Out of its 2016 arrests less than one percent qualified under the Trust Act for an ICE detainer. Charges ranged from homicide, rape, possession of weapons, to driving under the influence. Under the State Criminal Alien Assistance Program (SCAAP) in the fiscal year 2015-16 the Orange County Sheriff’s Department received $5.35 in SCAAP funding and are budgeted for $7.27 million this year. In its lease agreement with ICE for jail bed space, the OCSD has leased up to 838 jail beds. This agreement generates and estimated $22 million annually.
According to De León, the purpose of this bill is to “protect the safety and well-being of all Californians by ensuring that state and local resources are not used to fuel mass deportations, separate families and ultimately hurt the California economy.” President Donald Trump’s “executive orders and the accompanying Department of Homeland Security memorandums outline a mass deportation strategy that will encompass a broad category of immigrants. Any expansion of federal deportation efforts will have a significant effect of California’s economy and society.” He further states that California is already familiar with the harmful effects of entangling local law enforcement agencies with immigration enforcement.
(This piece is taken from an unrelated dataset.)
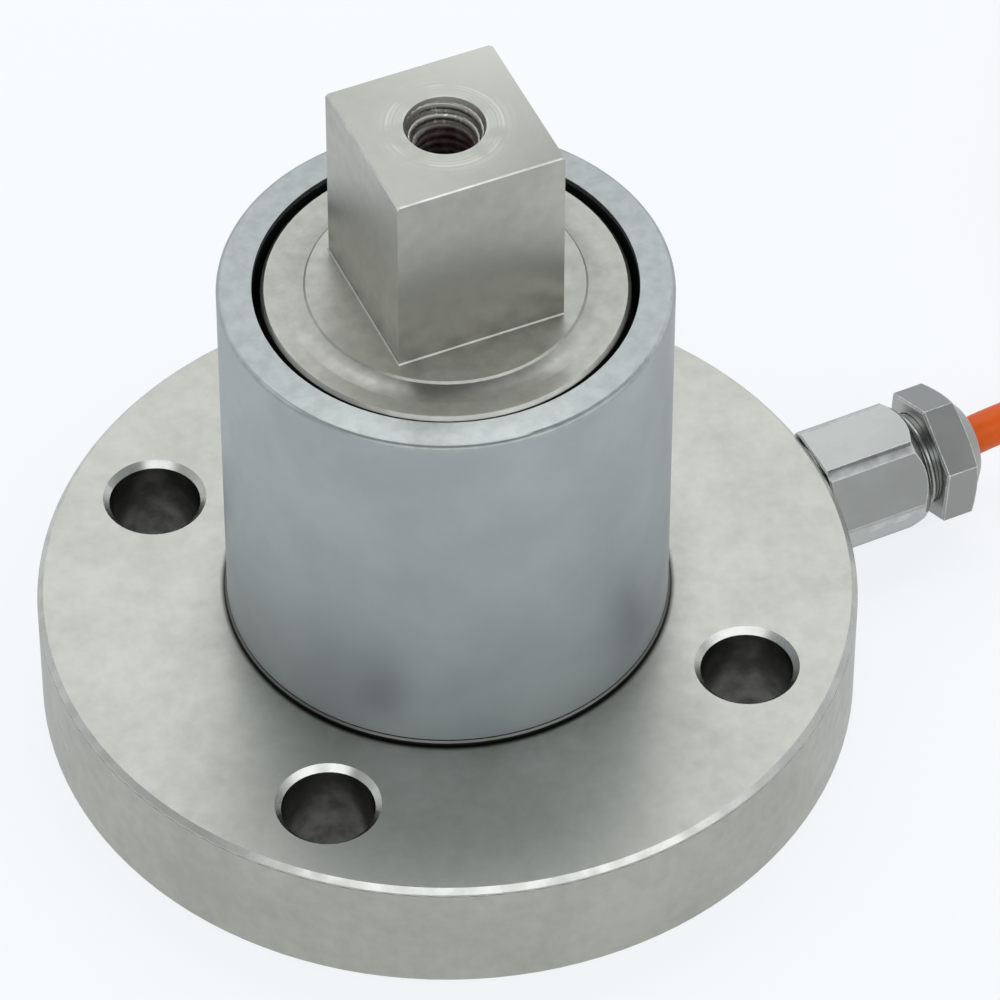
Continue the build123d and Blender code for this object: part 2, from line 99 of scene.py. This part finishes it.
# Camera
view_azimuth = math.radians(-113.37)
view_elevation = math.radians(47.8057)
view_distance = 1.05465
view_pan = math.radians(-0.4264)
view_tilt = math.radians(1.3818)
view_roll = math.radians(0.3586)
to_camera = Vector((math.cos(view_azimuth), math.sin(view_azimuth), 0))
sideways = Vector((-math.sin(view_azimuth), math.cos(view_azimuth), 0))
away = to_camera * math.cos(view_elevation) + Vector((0, 0, math.sin(view_elevation)))
forward = -away
right = sideways.copy()
up = right.cross(forward)
turned = Matrix.Rotation(view_pan, 3, up)
forward, right = turned @ forward, turned @ right
turned = Matrix.Rotation(view_tilt, 3, right)
forward, up = turned @ forward, turned @ up
turned = Matrix.Rotation(view_roll, 3, forward)
right, up = turned @ right, turned @ up
camera_data = bpy.data.cameras.new("camera")
camera_data.lens = 255.98
camera_data.sensor_width = 36
camera_data.clip_start = 0.05
camera_data.clip_end = 50
camera = bpy.data.objects.new("camera", camera_data)
scene.collection.objects.link(camera)
camera.matrix_world = Matrix.Translation(away * view_distance) @ Matrix((
    (right.x, up.x, -forward.x),
    (right.y, up.y, -forward.y),
    (right.z, up.z, -forward.z),
)).to_4x4()
scene.camera = camera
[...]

“The California Values act will provide essential safeguards to ensure that police, health facilities and courts remain accessible to Californians from all walks of life and that California’s limited resources are directed to matters of greatest concern to state and local governments.”
SB54 requires all public schools, health facilities, courthouses, and other agencies that deal with health and wellness to adopt such polices.